A CDC report published in May showed a notable decline in the number of vaccines ordered and administered through the federal Vaccines for Children Program in March and April.

Englund said that children without up-to-date immunizations could be vulnerable to Streptococcus pneumoniae, pertussis (whooping cough), Haemophilus influenzae, and measles, among other serious illnesses. She’s particularly concerned about a potential resurgence in measles, which can have serious complications, especially in children under the age of 5.

“The dangers to young children of measles are perhaps even greater than the dangers of COVID-19,” she said.

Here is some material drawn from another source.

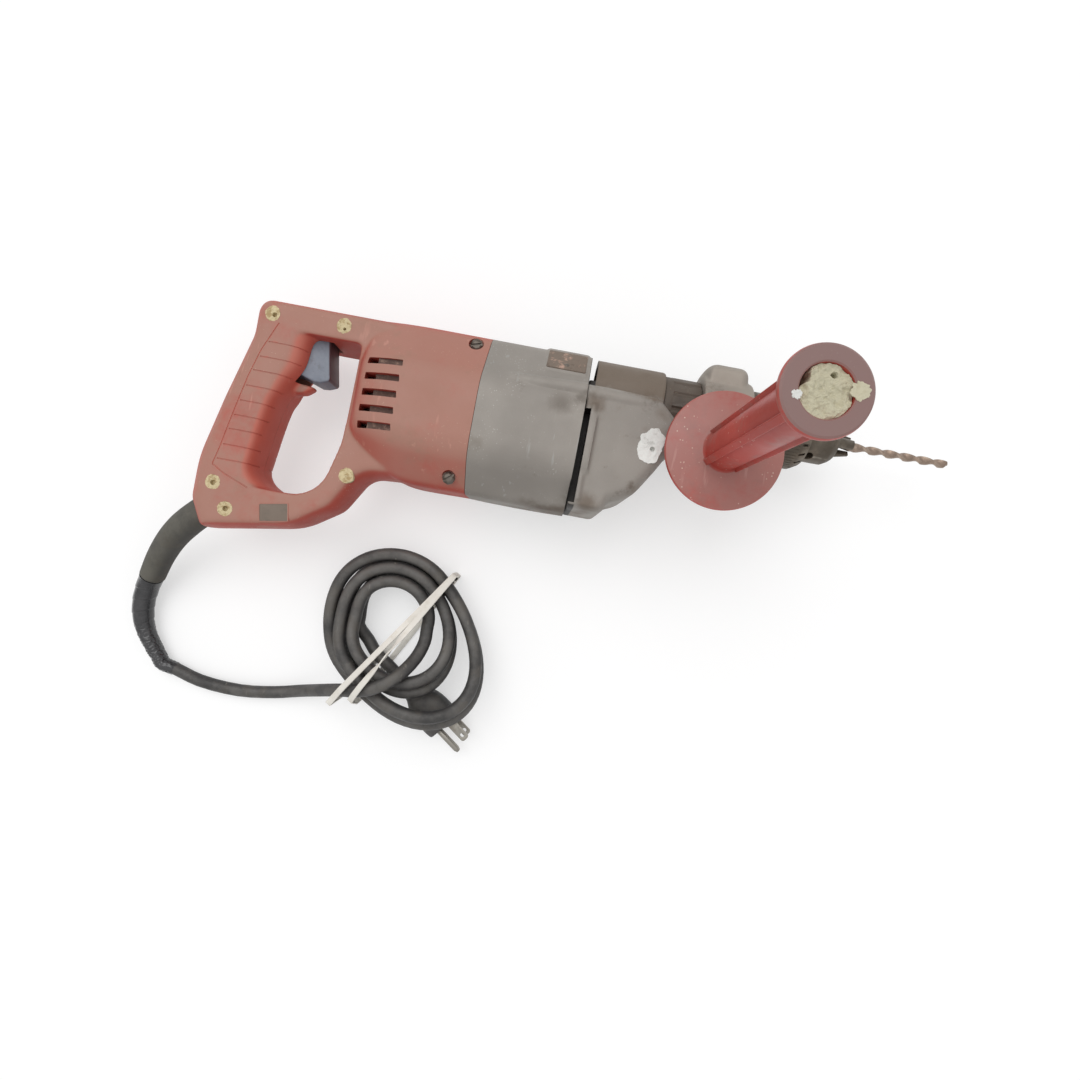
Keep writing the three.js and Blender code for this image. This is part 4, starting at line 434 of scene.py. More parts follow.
floor_material = bpy.data.materials.new("floor")
tree = fresh_tree(floor_material)
floor_white = 0.9
seen_white = 0.52  # what the camera sees of that; the rest is lift, so the shadow stays pale
full_white = 1.02  # both together, where no shadow lies
rays = put(tree, "LightPath").outputs
seen = reckoned(tree, "MAXIMUM", rays["Is Camera Ray"], rays["Is Glossy Ray"])
white = put(tree, "MapRange", {"Value": seen, 3: floor_white, 4: seen_white}).outputs[0]
lift = reckoned(tree, "MULTIPLY", seen, full_white - seen_white)
paper = put(tree, "BsdfDiffuse", {"Color": white})
glow = put(tree, "Emission", {"Color": (1, 1, 1, 1), "Strength": lift})
both = put(tree, "AddShader", {0: paper.outputs[0], 1: glow.outputs[0]})
put(tree, "OutputMaterial", {"Surface": both.outputs[0]})
floor.data.materials.append(floor_material)

world = bpy.data.worlds.new("sky")
bpy.context.scene.world = world
tree = fresh_tree(world)
height = coordinate(tree, put(tree, "TexCoord").outputs["Generated"], 2)
side_light, top_light = 0.35, 0.86
sky_range = {"Value": height, 1: -0.1, 2: 0.9, 3: side_light, 4: top_light}
level = put(tree, "MapRange", sky_range).outputs[0]
sky = put(tree, "Background", {"Color": (1, 1, 1, 1), "Strength": level})
put(tree, "OutputWorld", {"Surface": sky.outputs[0]})

lamp_data = bpy.data.lights.new("lamp", "SUN")
lamp_data.energy = 1.0
lamp_data.angle = math.radians(50)
lamp = placed("lamp", lamp_data)
lamp.rotation_euler = (math.radians(-24), math.radians(-20), 0)
print("floor, sky and lamp")


# %% [markdown]
# Old paint and plastic look alike in one way: a clean colour, lighter dust on the faces that
# look up, darker dirt in patches, bare edges and small specks. Each of these is a mask, a value
# from 0 to 1 over the surface, so each is one node group, used by every material with its own
# numbers. The masks read the piece's own coordinates, so they move with it.


# %% Masks shared by the materials
def group(name, inputs, build):
    """A node group with number inputs and one mask output."""
    made = bpy.data.node_groups.new(name, "ShaderNodeTree")
    for label, value in inputs.items():
        socket = made.interface.new_socket(label, in_out="INPUT", socket_type="NodeSocketFloat")
        socket.default_value = value
    made.interface.new_socket("Mask", in_out="OUTPUT", socket_type="NodeSocketFloat")
    entry = made.nodes.new("NodeGroupInput")
    leave = made.nodes.new("NodeGroupOutput")
    made.links.new(build(made, entry.outputs), leave.inputs["Mask"])
    return made


def object_place(tree):
    return put(tree, "TexCoord").outputs["Object"]


def noise_of(tree, scale, detail=4, rough=0.6, place=None):
    inputs = {"Vector": place or object_place(tree), "Scale": scale, "Detail": detail}
    return put(tree, "TexNoise", {**inputs, "Roughness": rough}).outputs["Fac"]


def between(tree, value, low, high):
    """0 below low, 1 above high, smooth between them."""
    inputs = {"Value": value, 1: low, 2: high, 3: 0, 4: 1}
    return put(tree, "MapRange", inputs, interpolation_type="SMOOTHSTEP").outputs[0]


def times(tree, a, b):
    return reckoned(tree, "MULTIPLY", a, b)


def facing(tree, axis):
    """How far the surface faces along an axis, from -1 to 1."""
    return coordinate(tree, put(tree, "TexCoord").outputs["Normal"], axis)


def build_dust(tree, given):
    up = between(tree, facing(tree, 2), 0.35, 0.95)
    lumps = noise_of(tree, given["Scale"], 6, 0.65)
    uneven = between(tree, reckoned(tree, "ADD", lumps, given["Cover"]), 0.25, 0.62)
    return times(tree, times(tree, up, uneven), given["Amount"])


def build_patches(tree, given):
    blots = noise_of(tree, given["Scale"], 5, 0.7)
    edge = reckoned(tree, "ADD", given["Start"], 0.16)
    return times(tree, between(tree, blots, given["Start"], edge), given["Amount"])


def build_specks(tree, given):
    cells = put(tree, "TexVoronoi", {"Vector": object_place(tree), "Scale": given["Scale"]})
    near = between(tree, cells.outputs["Distance"], given["Size"], 0)
    some = between(tree, noise_of(tree, 38, 2), 0.5, 0.62)
    return times(tree, times(tree, near, some), given["Amount"])


def build_edges(tree, given):
    point = put(tree, "NewGeometry").outputs["Pointiness"]
    worn = between(tree, point, given["Start"], 0.62)
    uneven = between(tree, noise_of(tree, 160, 4), 0.35, 0.6)
    return times(tree, times(tree, worn, uneven), given["Amount"])


def build_scratches(tree, given):
    stretch = put(tree, "Mapping", {"Vector": object_place(tree), "Scale": (1, 0.12, 1)})
    stretch.inputs["Rotation"].default_value = (0.2, 0.3, 0.9)
    fine = noise_of(tree, given["Scale"], 3, 0.5, stretch.outputs[0])
    some = between(tree, noise_of(tree, 30, 2), 0.48, 0.6)
    return times(tree, times(tree, between(tree, fine, 0.63, 0.7), some), given["Amount"])


masks = {
    "dust": group("dust on upper faces", {"Scale": 24, "Cover": 0, "Amount": 1}, build_dust),
    "patches": group("dirt in patches", {"Scale": 20, "Start": 0.5, "Amount": 1}, build_patches),
    "specks": group("small specks", {"Scale": 300, "Size": 0.25, "Amount": 1}, build_specks),
    "edges": group("worn edges", {"Start": 0.53, "Amount": 1}, build_edges),
    "scratches": group("scratches", {"Scale": 240, "Amount": 1}, build_scratches),
}
print("masks:", ", ".join(masks))


def mask(tree, kind, *numbers):
    """A mask with its numbers in the order in which the group lists them."""
    node = tree.nodes.new("ShaderNodeGroup")
    node.node_tree = masks[kind]
    for socket, value in zip(node.inputs, numbers, strict=True):
        socket.default_value = value
    return node.outputs["Mask"]


def over(tree, factor, under, top):
    """One colour laid over another where the mask says."""
    node = put(tree, "Mix", {0: factor, 6: under, 7: top}, data_type="RGBA")
    return node.outputs[2]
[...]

Adapting to health care in a pandemic

As the pandemic stretches on without an end in sight, providers and health systems are juggling COVID-19 precautions and treatment with providing care for other conditions that haven’t gone away.

In Phoenix, Gulati said that her hospital is now working through a backlog of procedures, prioritizing patients who are sickest, but it remains a challenge as the ICU gets hit with periodic COVID-19 surges.

“We have to be careful. We do need to have ICU beds and staff,” she said. “It is a fine balance.”

At the same time, she believes there have been lessons learned from the first few months of the pandemic response — including the importance of keeping up routine outpatient care.

She and other physicians with the American College of Cardiology have reached out to patient groups and stressed the importance of maintaining their care.

“We wanted patients who are living with heart disease to understand that their disease didn’t go away,” she said. “We’ve still got to take care of them.”

Bevers from MD Anderson said that staff at cancer screening centers are proactively calling patients to encourage them to get their mammograms, just as Englund has been encouraging pediatricians to reach out to families about immunizing their children.

According to several of the physicians, telehealth appointments have filled an important role that has been a silver lining of the pandemic, but there is still room for innovation.

“This has really been a challenge to the health system and to patients in general,” Gulati said. The pandemic has “definitely displayed the vulnerabilities of our health system. The good part is maybe we can shake it up and make it better and modernize it.”